Do you think much about the big questions of life? Do you spend much time considering why we are here or what has gone wrong with the world? Have you examined various answers to possible solutions to that problem or wondered how we should live as a result? Do you have a well thought out notion of what happens when we die?

I find it very interesting that for many people, the answer to all these questions seems to be “No.” They don’t have answers to the big questions, nor are they interested in pursuing any. Rather, they go through every minute of every day either busy with work and social duties or plugged into some form of entertainment. Even those spare minutes in line at the DMV are spent checking Facebook and playing Angry Birds. These folks simply don’t contemplate life’s biggest questions, ever.

bigstock-abstract-image-of-a-people-wal-30156686Isn’t that odd?

Blaise Pascal certainly thought so. Speaking from the perspective of a continually distracted person, he scornfully wrote,

I know not who sent me into the world, nor what the world is, nor what I myself am. I am terribly ignorant of everything. I know not what my body is, nor my senses, nor my soul …

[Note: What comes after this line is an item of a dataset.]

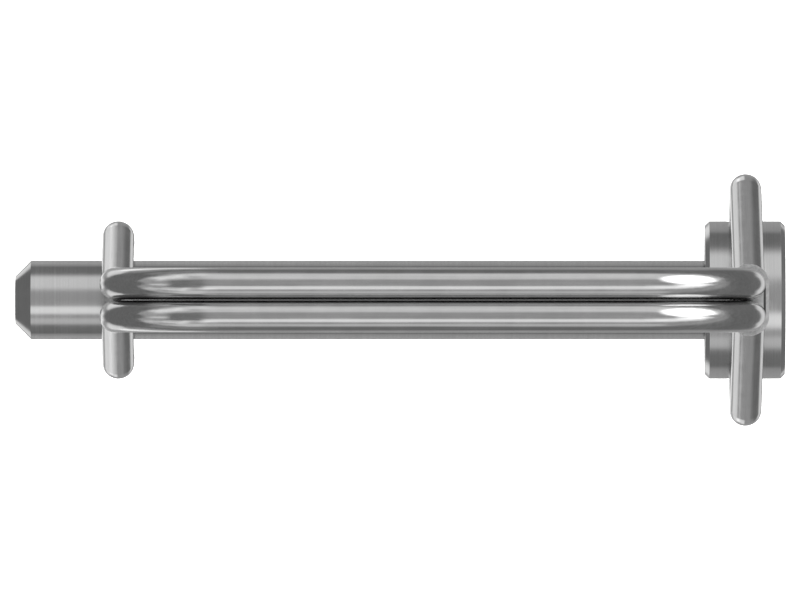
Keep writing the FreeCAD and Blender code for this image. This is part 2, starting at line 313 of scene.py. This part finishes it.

As I know not whence I come, so I know not whither I go. I only know that on leaving this world I fall for ever into nothingness or into the hands of a wrathful God, without knowing to which of these two states I shall be everlastingly consigned. Such is my condition, full of weakness and uncertainty. From all this I conclude that I ought to spend every day of my life without seeking to know my fate. I might perhaps be able to find a solution to my doubts; but I cannot be bothered to do so, I will not take one step towards its discovery. [Pensees 29]

Why wouldn’t a person try to understand what life is all about? It seems as if there has to be something wrong here. As Doug Groothuis points out, a refusal to think about life’s biggest questions is “an indication of something unstable and strange in the human condition. Interest in, or an obsession for, entertainment is more than silly or frivolous. It reveals and moral and spiritual malaise begging for an explanation.” (367)

One aspect of that explanation is acedia. As Kathleen Norris defines it, acedia is “an ancient term signifying profound indifference and inability to care about things that matter, even to the extent that you no longer care that you can’t care.” She likens acedia to spiritual morphine: “You know the pain is there but can’t rouse yourself to give a damn.”

However, acedia is not like a drug is the sense that it is something outside of us that might affect us if we let it. Rather, it is a sin that will control us if we practice it.

Indeed, acedia is a very serious sin. Joseph Pieper summarizes: “In the classical theology of the Church, acedia is understood to mean “trisitis saeculi”, that sorrow according to the world” of which Paul says, in the Second Epistle to the Corinthians (7:10), that it “produces death”.  This sorrow is a lack of magnanimity; it lacks courage for the great things that are proper to the nature of the Christian.” (54)

In other words, acedia is a lack of bravery to be the person God created us to be. It is a willful refusal to be the noble, holy, and righteous creature that we are. Rather than boldly follow Jesus into the heights of life in the trinity, those who practice acedia cowardly allow the ways of the world carry them along, all the way to the hell.

So although it is often associated with sloth, acedia is not really about being lazy. One can work very hard in life while being afflicted by acedia. In fact, acedia is one cause of the workaholism associated with our age. People who long to avoid God’s design for their life often do so by staying busy with work. Pieper notes: “The indolence expressed by the term acedia is so little the opposite of “work” in the ordinary meaning of the term that Saint Thomas says rather that acedia is a sin against the third of the Ten Commandments, by which man is enjoined to “rest his spirit in God”. Genuine rest and leisure are possible only under the precondition that man accepts his own true meaning.” (59)

It is a refusal to do just that that keeps many people from even broaching the subject.